In some ways, he is an odd presence before the protesters. He insisted that the cultural quotient of Victoria be increased, sponsored book and museum collections, and pronounced the death sentence of Australia’s favourite horse thief and cop killer, Ned Kelly, in 1880. Frontier battles were being waged by judge against outlaw, and Barry was in no mood to heed the thousands of petitioners who wished Kelly to be spared. Some of the protesters would no doubt agree with the judge’s first achievements; many would have lynched Barry for the last. History, in that sense, has treated Kelly better than Barry, though Barry was spared the future celluloid transgressions that would be inflicted on his opposite number.

The air proved indignant with placards sporting such statements as “Liar, Liar, budgie smugglers on fire”. (For those unfamiliar with Australian beach lingo, the budgie smuggler remains a famous aesthetic atrocity worn by such men as Prime Minister Abbott.) One poster was striking – “Bust the Budget; Follow the Money”, featuring Australia as a bin reserve moving money into the US-Australian alliance in the name of untried military assets. That is the lot of any decent satrap.

Others were directed at the inarticulate treasurer, Joe Hockey, possibly Australia’s least financially literate member for the job in a generation. “Joe Hockey suck my cocky.” Then came Shaun Murray of Friends of the Earth Australia with “so Tony Abbott and his Congo line of assholes.” Some speakers and protesters preferred to focus on the effects of proposed budgets rather than personal vitriol. “The burden will fall on Australia’s first peoples.” Another speaker noted that, “This budget is a poisonous recipe for homelessness for Australia’s young people.” The national broadcaster, seen as conservatism’s sworn enemy, is also set for a sharp pruning.
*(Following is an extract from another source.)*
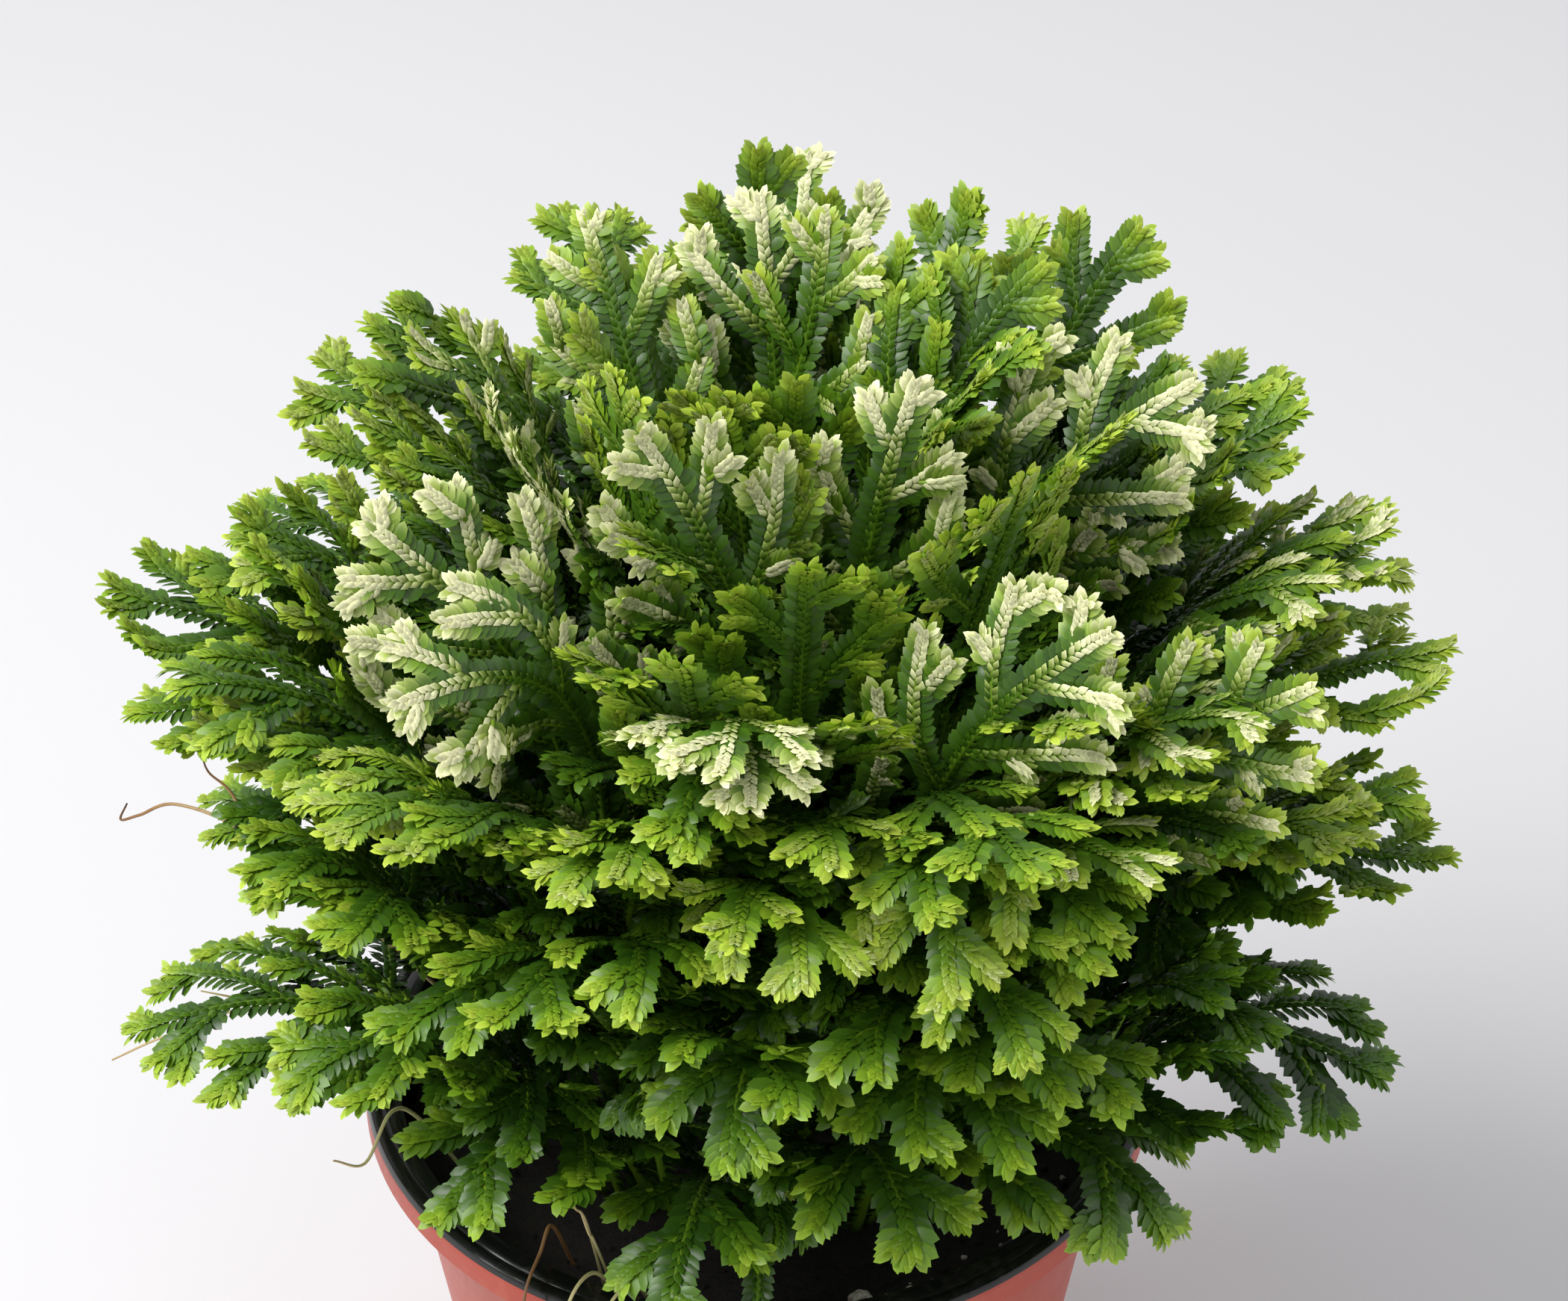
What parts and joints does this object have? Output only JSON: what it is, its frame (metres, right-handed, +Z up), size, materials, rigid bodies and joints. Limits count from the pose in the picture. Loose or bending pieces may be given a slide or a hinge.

The Greens House of Representatives member for Melbourne, Adam Bandt, made a popular suggestion at the rally. “If Labor and [Clive] Palmer join us, we can have a new prime minister by Christmas.” Whether one of Australia’s richest men, whose Palmer United Party won seats on the back of the mining magnate’s huge war chest, should actually determine who remains in power is troubling, but the hatred of Abbott at gathering is entrenched and unequivocal.

There is, in short, nothing cerebral here. This is the politics of the tribe and the pocket, but it is heartfelt. The Abbott government is doing its level best to squander its already slimming margins of popularity, invigorating an otherwise conformist electorate. The failings of the previous Labor government lay in its inability to articulate an ideology; the failing of Abbott’s conservative coalition lie in making ideology too evident, a nasty construct indifferent to dissent. The market is sacred and divine – forget everything else and bow before it. Common to both parties is the assumption that the Australian voter will essentially swallow any gruel on offer.

There are voices at the rally promising the ram the budget cuts back down the throat of the Coalition. Special fury is being directed at welfare cuts and co-payments for visits to doctors. Over $12.4 billion dollars is on the table, and opposition leader Bill Shorten is promising to remain firm in the Senate with the backing of minor parties. But in the main, there is unlikely to be any genuine change to the status quo. As veteran journalist Paul Sheehan explained, “Moral outrage is used to hide moral cowardice, with the assumption that voters are too ignorant or self-interested to notice” (Sydney Morning Herald, May 19). Beware, and be wary, of the Australian voter.